Quote the material below exactly as written, from the first line to the line that holds "a wooden hanger.", endpoints included.

<<<<

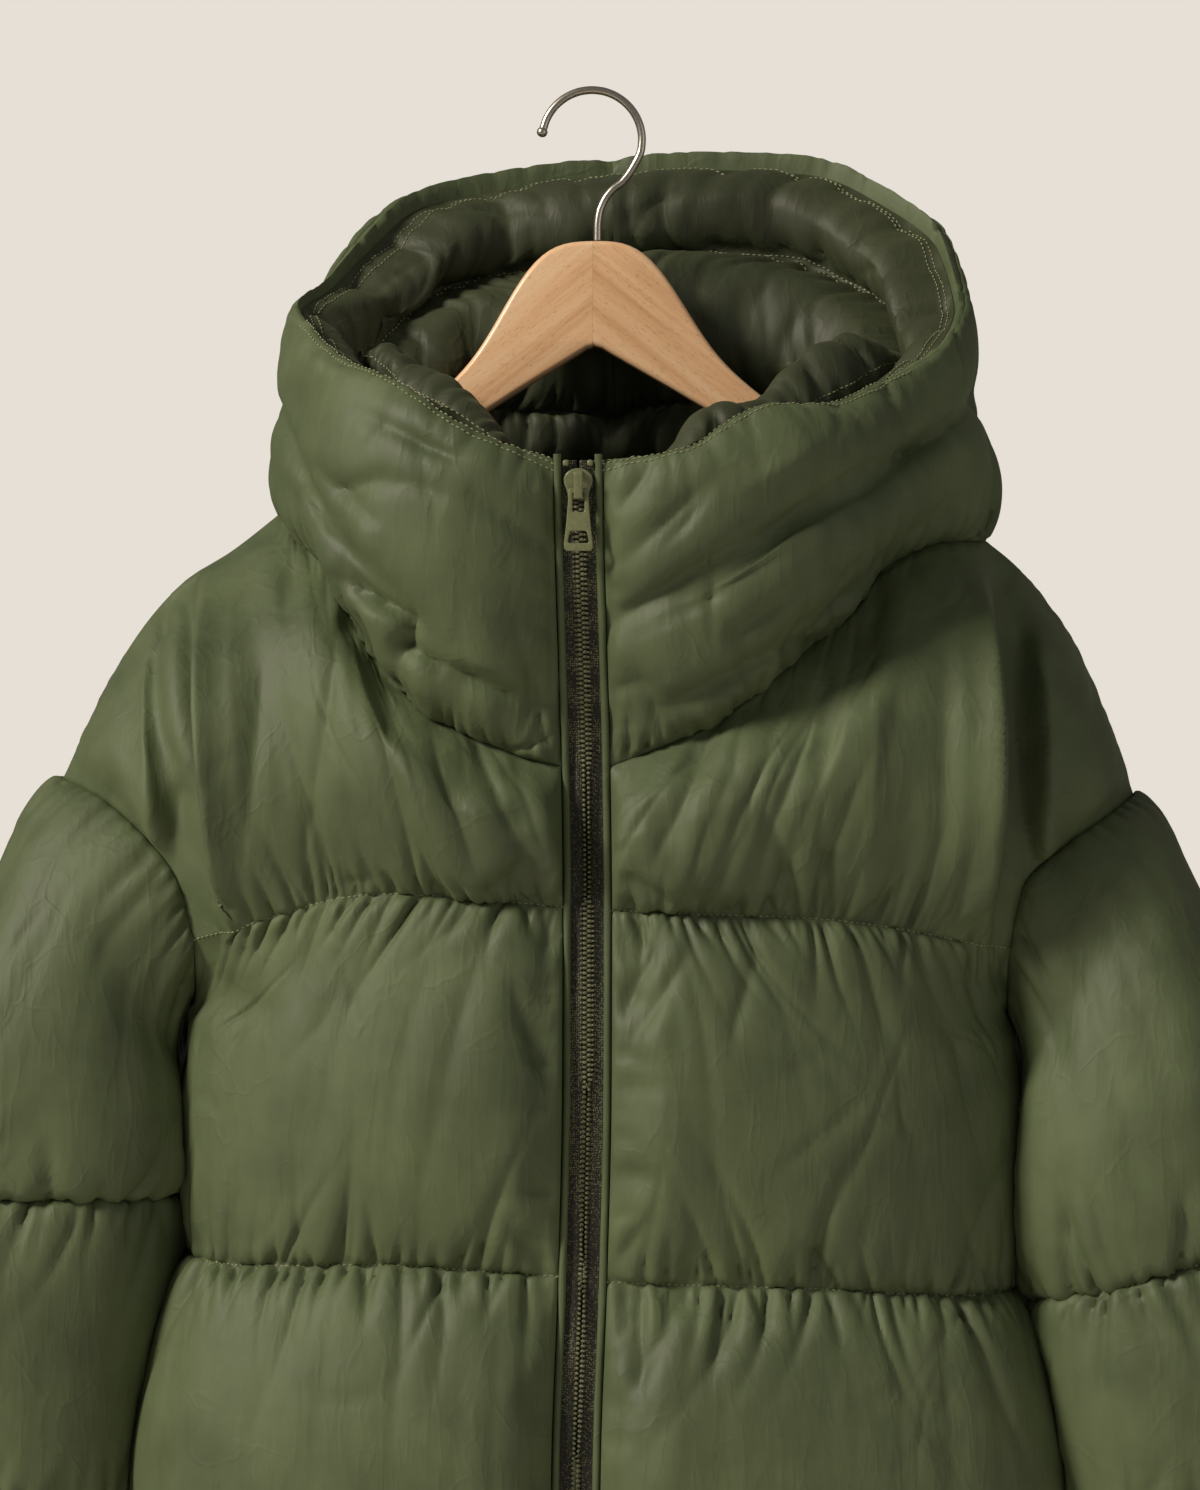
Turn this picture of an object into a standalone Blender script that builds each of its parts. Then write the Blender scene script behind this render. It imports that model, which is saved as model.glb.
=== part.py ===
"""A long hooded puffer coat hanging on a wooden hanger.

Lengths are in millimetres until a mesh is made. +X is to the right of someone who faces the coat's
front, -Y is the coat's front, +Z is up. The origin is where the hook rests on its rail.

Every cloth piece is a padded wall between two grids of points: an outer skin that puffs up between the
quilt lines, and a plain inner skin. Neighbouring pieces share the points of their seam, and each stops
SEAM_GAP short of it.
"""

import math

import bmesh
import bpy
import numpy as np
from mathutils import Matrix

MM = 0.001
SEAM_GAP = 0.2          # each piece stops this far short of a seam line
SKIN_IN = 1.8           # the inner skin lies this far inside the seam surface
SKIN_OUT = 1.2          # the outer skin lies at least this far outside it

# Rows and columns of the grids.
NECK_COLUMNS = 9        # from the zip to the high shoulder point
SHOULDER_COLUMNS = 5    # from there to the sleeve
BACK_NECK_COLUMNS = 7   # from the high shoulder point to the centre back
CHANNEL_ROWS = (6, 6, 5, 5, 5, 3)
ARMPIT_ROWS = 2         # rows of the second channel that lie on the armhole

# Quilting.
FRONT_PUFF = 25.0
SIDE_PUFF = 6.5
BACK_PUFF = 20.0
SLEEVE_PUFF = 13.0
GATHER_DEPTH = 2.2      # every second column dips by this much beside a quilt line
SHOULDER_RISE = {"left": 2.0, "right": 11.0}  # the back panel's swell above the shoulder seam
CENTRE_BACK_X = 4.0

# The front opening. The zip's centre line wanders a little; x and front depth by height.
ZIP_LINE = [
    # z, x, depth
    (-205, -7.0, 149),
    (-260, -6.0, 137),
    (-310, -4.6, 124),
    (-369, -3.0, 111),
    (-441, -2.2, 110),
    (-535, -2.4, 114),
    (-634, -4.6, 110),
    (-730, -8.0, 116),
    (-826, -9.0, 116),
    (-1018, -8.0, 122),
    (-1210, -7.0, 126),
    (-1345, -6.0, 128),
]
PANEL_EDGE = 12.9       # from the zip's centre line to the front panels
HEM_Z = -1345

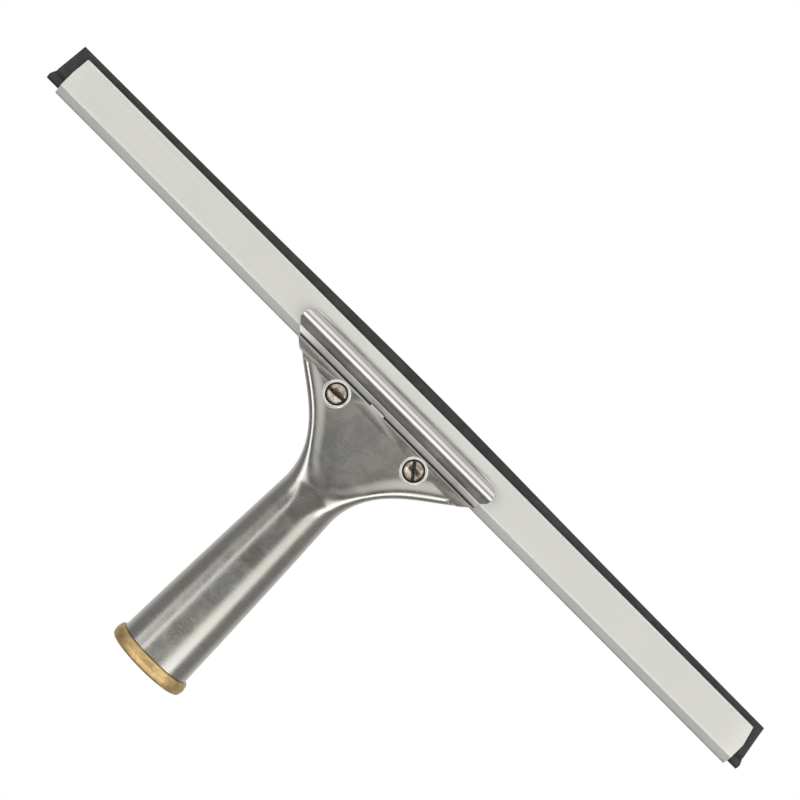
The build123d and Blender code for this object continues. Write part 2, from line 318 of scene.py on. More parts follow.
def handleSteel():
    values = {
        "cool": (0.475, 0.47, 0.455), "warm": (0.50, 0.475, 0.43), "grain": (0.36, 0.36, 0.36),
        "roughness": 0.23, "roughnessChange": 0.06, "relief": 0.006,
        "scratches": {"along": 0.25, "across": 5.0, "turn": 24},
    }
    material, shader, place = newMaterial("tumbled_steel", 1.0)
    cloud = place.noise(0.11, 3, 0.6, 0.5)
    tint = place.noise(0.06, 2, 0.5)
    grain = place.noise(3.2, 3, 0.6)
    lines = scratches(place, values["scratches"])
    streak = place.stretched((2.2, 0.05, 2.2)).noise(1.0, 3, 0.65)
    colour = tint.ramp(0.38, 0.62).blend(values["cool"], values["warm"])
    colour = (grain.ramp(0.3, 0.75) * 0.35).blend(colour, values["grain"])
    roughness = values["roughness"] + cloud.ramp(0.3, 0.7) * values["roughnessChange"] + lines * 0.05
    height = grain * 0.9 + lines * -0.5 + streak * 0.4 + cloud * 0.7
    setLooks(shader, colour, roughness, height, values["relief"])
    return material


def jawSteel():
    values = {"pale": (0.62, 0.61, 0.595), "dull": (0.54, 0.535, 0.52), "paintedShade": (0.115, 0.108, 0.098),
              "roughness": 0.27, "relief": 0.004, "gapShadeStart": -7.7, "gapShadeEnd": -8.6}
    material, shader, place = newMaterial("rolled_steel", 1.0)
    cloud = place.noise(0.12, 3, 0.6, 0.6)
    streak = place.stretched((0.04, 3.0, 3.0)).noise(1.0, 4, 0.6)
    grain = place.noise(4.0, 2, 0.6)
    colour = (streak.ramp(0.3, 0.75) * 0.7).blend(values["pale"], values["dull"])
    # painted shadow: the jaw's colour is darkened from y -7.7 mm rearwards, where it runs under the head's front panel
    # edge, in place of the shadow the panel casts there
    gapShade = place.parts()[1].ramp(values["gapShadeStart"], values["gapShadeEnd"])
    colour = gapShade.blend(colour, values["paintedShade"])
    roughness = values["roughness"] + cloud.ramp(0.3, 0.7) * 0.06 + streak.ramp(0.4, 0.7) * 0.04
    setLooks(shader, colour, roughness, streak * 0.8 + grain * 0.3 + cloud * 3.0, values["relief"])
    return material


def channelSteel():
    values = {"pale": (0.655, 0.655, 0.625), "dull": (0.635, 0.635, 0.605), "roughness": 0.53, "relief": 0.0015}
    material, shader, place = newMaterial("satin_steel", 1.0)
    streak = place.stretched((0.012, 1.6, 1.6)).noise(1.0, 4, 0.6)
    cloud = place.noise(0.05, 2, 0.5)
    grain = place.stretched((0.6, 6.0, 6.0)).noise(1.0, 2, 0.5)
    colour = streak.ramp(0.35, 0.7).blend(values["pale"], values["dull"])
    roughness = values["roughness"] + streak.ramp(0.3, 0.7) * 0.06 + cloud.ramp(0.35, 0.65) * 0.03
    setLooks(shader, colour, roughness, streak + grain * 0.5, values["relief"])
    return material


def wornNickel():
    values = {"bright": (0.42, 0.37, 0.32), "worn": (0.20, 0.17, 0.14), "roughness": 0.11, "relief": 0.008}
    material, shader, place = newMaterial("worn_nickel", 1.0)
    cloud = place.noise(0.6, 4, 0.65, 0.8)
    grain = place.noise(5.0, 3, 0.6)
    lines = place.stretched((0.6, 9.0, 0.6), 35).noise(1.0, 2, 0.6)
    colour = cloud.ramp(0.38, 0.62).blend(values["bright"], values["worn"])
    roughness = values["roughness"] + cloud.ramp(0.35, 0.7) * 0.12 + lines.ramp(0.5, 0.7) * 0.08
    setLooks(shader, colour, roughness, grain * 0.5 + lines * 0.4, values["relief"])
    return material


# painted shade: a dark material for the screw slots' floor and walls, in place of the shade inside the slot
def paintedSlotShade():
    values = {"dark": (0.035, 0.028, 0.022), "pale": (0.12, 0.10, 0.08), "roughness": 0.5, "relief": 0.01}
    material, shader, place = newMaterial("painted_slot_shade", 0.6)
    cloud = place.noise(1.4, 4, 0.65)
    grain = place.noise(6.0, 3, 0.6)
    roughness = values["roughness"] + grain.ramp(0.3, 0.7) * 0.2
    setLooks(shader, cloud.ramp(0.4, 0.7).blend(values["dark"], values["pale"]), roughness, grain, values["relief"])
    return material


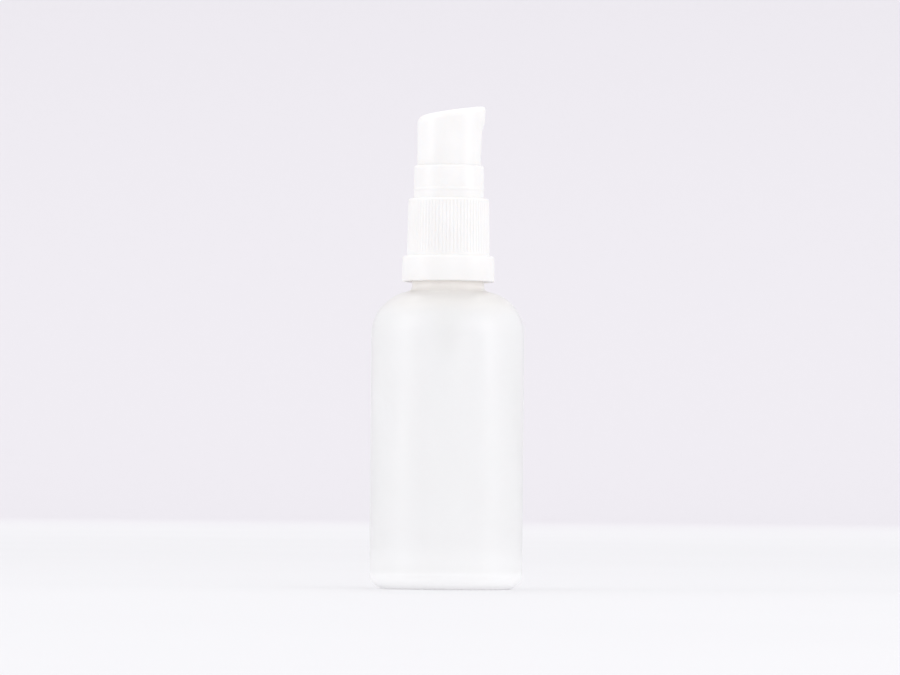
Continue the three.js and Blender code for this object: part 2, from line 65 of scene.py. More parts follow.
# ------------------------------------------------------------------ sizes, read from the CAD frame

glass_low, glass_high = extent("glass_bottle")
BODY_R = glass_high.x
MOUTH_Z = glass_high.z
collar_low, collar_high = extent("screw_collar")
FLANGE_R = collar_high.x
COLLAR_Z = collar_low.z
SLEEVE_TOP_Z = collar_high.z
gasket_low, gasket_high = extent("neck_gasket")
housing_low, housing_high = extent("pump_housing")
HOUSING_TOP_Z = housing_high.z
guide_low, guide_high = extent("guide_ring")
button_low, button_high = extent("actuator")
BUTTON_R = -button_low.x
BUTTON_Z = button_low.z
BEAK = button_high.x - BUTTON_R
stem_low, stem_high = extent("stem")
rod_low, rod_high = extent("piston_rod")
piston_low, piston_high = extent("piston")
PISTON_R = piston_high.x
spring_low, spring_high = extent("pump_spring")
ball_low, ball_high = extent("inlet_ball")
tube_low, tube_high = extent("dip_tube")
TUBE_R = tube_high.x

# ------------------------------------------------------------------ sizes that the boxes don't show

NECK_R = 8.8
NECK_BORE_R = 5.9
THREAD_ROOT_R = 8.0
THREAD_HEIGHT = 0.85
THREAD_PITCH = 3.0
NECK_THREAD_Z = 83.4
NECK_THREAD_TURNS = 1.75
COLLAR_THREAD_TURNS = 1.25
THREAD_DROP = 1.2
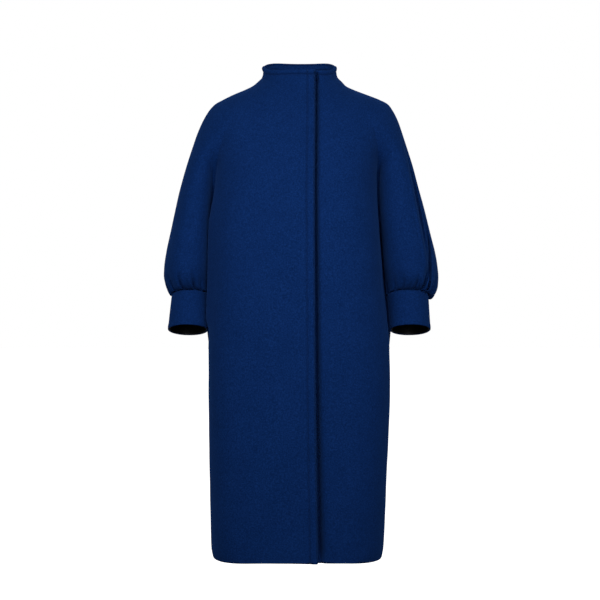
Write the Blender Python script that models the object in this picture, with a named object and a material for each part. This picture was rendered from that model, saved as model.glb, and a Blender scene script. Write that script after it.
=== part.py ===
"""Cocoon coat with a grown-on funnel collar and kimono sleeves gathered into wide cuffs.

Metres, +Z up, the front towards -Y, the wearer's left towards +X. The origin is at the base of
the neck, between the shoulders, where the wearer carries the coat. Tables are in millimetres.
"""
import math
from collections import namedtuple

import bmesh
import bpy
from mathutils import Vector

MM = 0.001

# Driving sizes, in millimetres
WALL = 2.5
LINING_WALL = 1.0
SEAM_GAP = 0.3
LAP_GAP = 1.5
UNDERLAP_REACH = 30
LAP_FADE = (4, 35)
STAND_REACH = 60
SLOT = 5
SWELL_SPAN = 150
PLEAT_DEPTH = 3
CUFF_HEIGHT = 75
CUFF_TILT = 14
LINING_CLEARANCE = 0.4
LINING_DOWNS = (2, 37.5, 71)

# Facets across each stretch of cloth, the share of a ring that belongs to the body, how square the
# plain rings and the sleeves' fronts beside the body are, and how the collar's rings keep the
# centre's level until near the sides
BODY_COLUMNS = 9
SLEEVE_COLUMNS = 8
BODY_SHARE = 0.6
PLAIN_CORNER = 2.1
SLEEVE_CORNER = 2.8
SLEEVE_CORNER_FADE = (-417, -360)
COLLAR_RISE = 1.5
COLLAR_RISE_FADE = (1.5, 5)
FINE = 72
EVEN_TURNS = (270, 350)
MERGE = 1e-6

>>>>

**Answer for this exercise**.
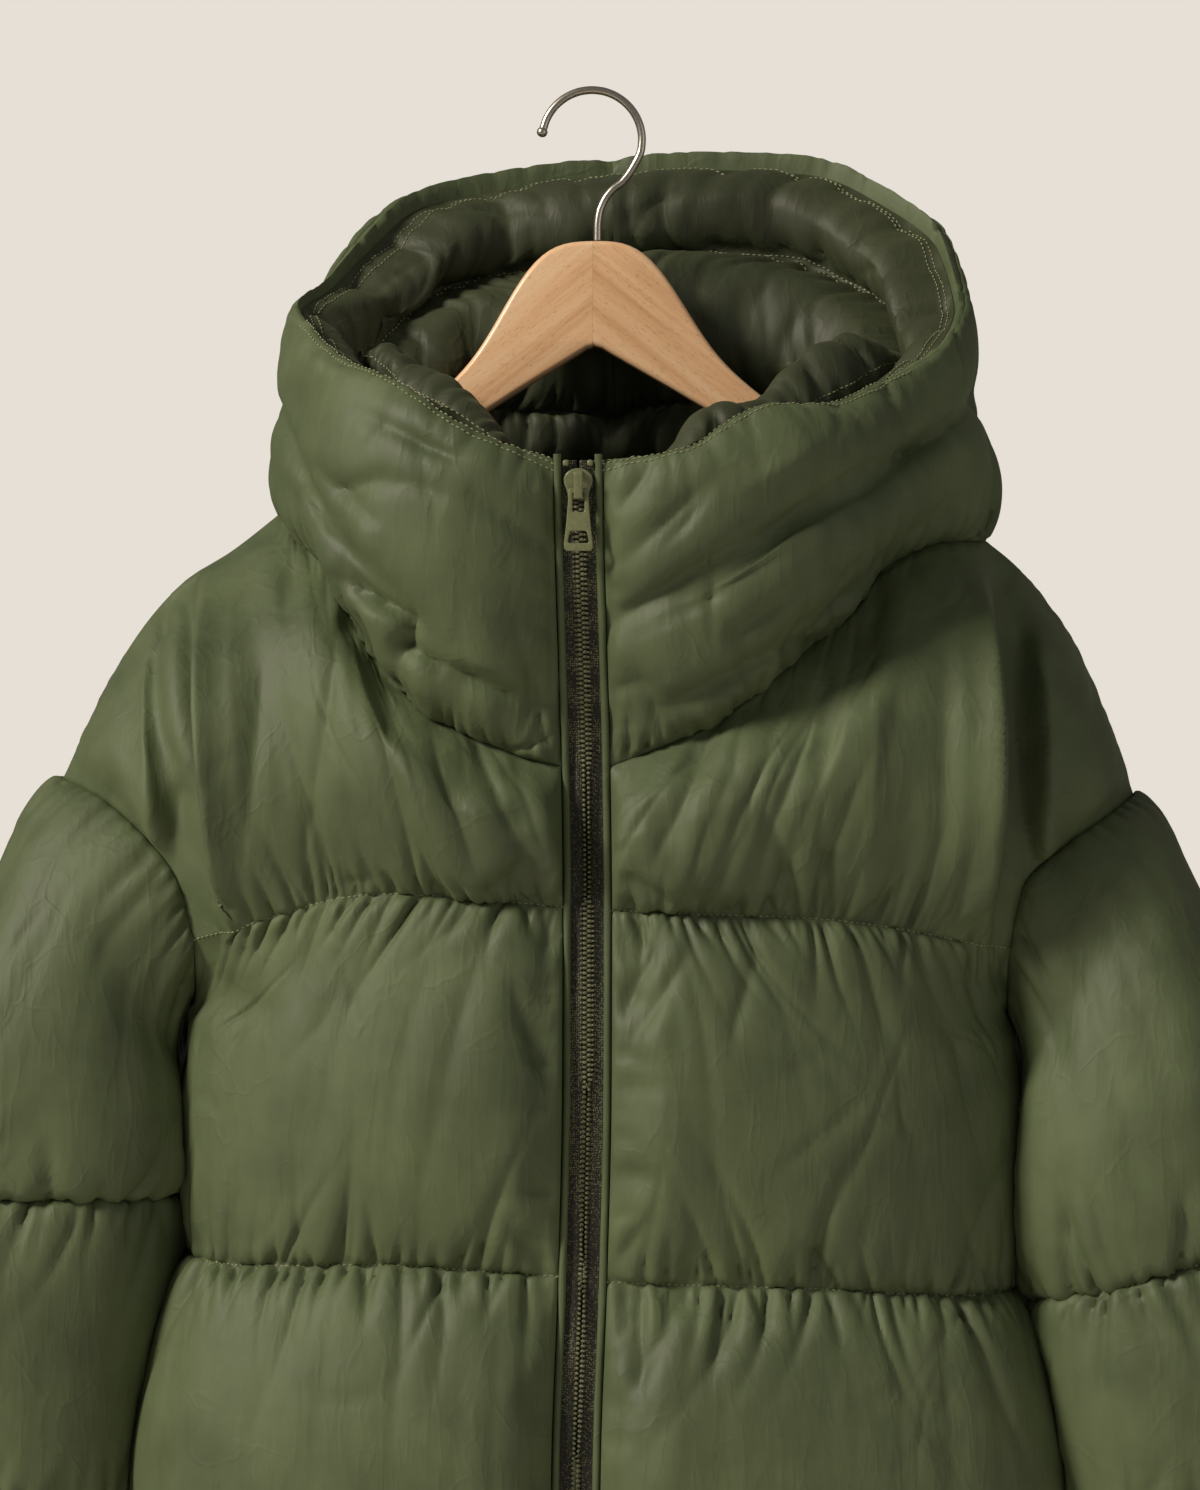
Turn this picture of an object into a standalone Blender script that builds each of its parts. Then write the Blender scene script behind this render. It imports that model, which is saved as model.glb.
=== part.py ===
"""A long hooded puffer coat hanging on a wooden hanger.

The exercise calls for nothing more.